-- Task requirements --
Write out each line from the data below that includes the word "bodies".

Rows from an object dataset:
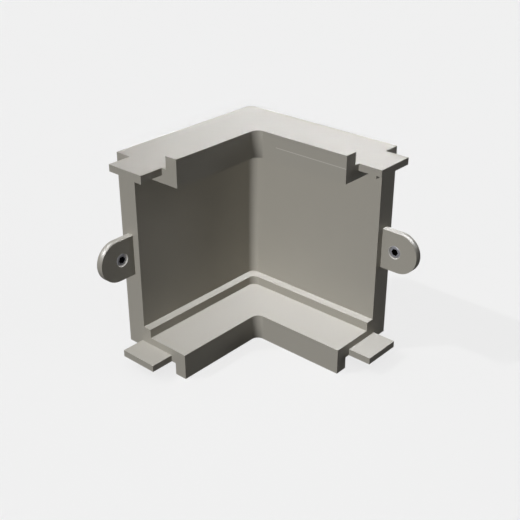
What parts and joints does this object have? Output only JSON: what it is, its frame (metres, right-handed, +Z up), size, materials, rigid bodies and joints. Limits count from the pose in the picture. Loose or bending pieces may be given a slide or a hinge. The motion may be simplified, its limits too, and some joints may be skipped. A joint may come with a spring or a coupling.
{
  "type": "channel connector",
  "caption": "Inside corner connector for a C-shaped trim channel: right-angled walls with flanges, outward lips and inner steps, with flat tabs and screw-locked ears at its open ends.",
  "frame": {"origin": "outer upright corner, where the planes of the two back faces meet, at the height of the bottom lip's lower edge", "axes": "+X along the left arm and +Y along the right arm, as seen from inside the corner, +Z up"},
  "size_m": [0.073, 0.073, 0.0744],
  "materials": {
    "body": "fine satin, as moulded, warm light grey",
    "screws": "bluish zinc-plated steel, dark inside the socket"
  },
  "bodies": {
    "root": {"corner_body": "body", "set_screw_left": "screws", "set_screw_right": "screws"}
  },
  "joints": []
}
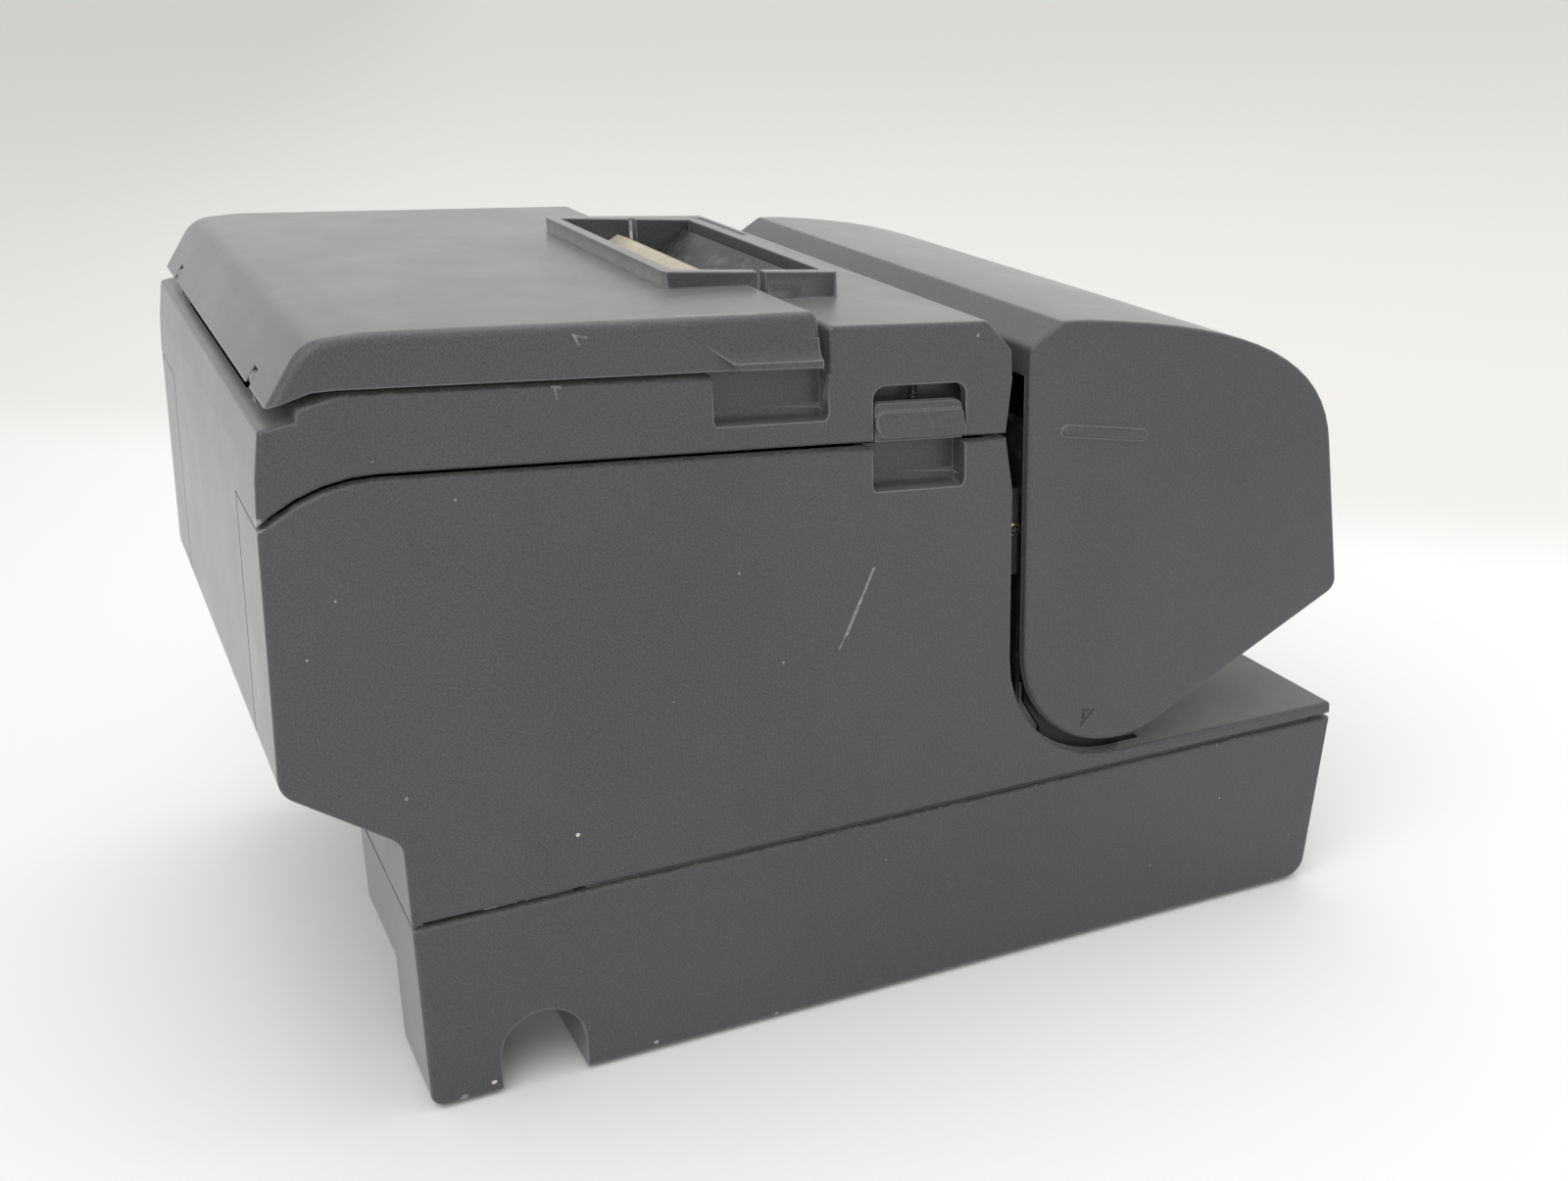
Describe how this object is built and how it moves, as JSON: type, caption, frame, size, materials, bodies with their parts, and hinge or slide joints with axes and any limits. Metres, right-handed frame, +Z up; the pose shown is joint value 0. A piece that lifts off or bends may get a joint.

-- Task response --
What parts and joints does this object have? Output only JSON: what it is, its frame (metres, right-handed, +Z up), size, materials, rigid bodies and joints. Limits count from the pose in the picture. Loose or bending pieces may be given a slide or a hinge. The motion may be simplified, its limits too, and some joints may be skipped. A joint may come with a spring or a coupling.
  "bodies": {
Describe how this object is built and how it moves, as JSON: type, caption, frame, size, materials, bodies with their parts, and hinge or slide joints with axes and any limits. Metres, right-handed frame, +Z up; the pose shown is joint value 0. A piece that lifts off or bends may get a joint.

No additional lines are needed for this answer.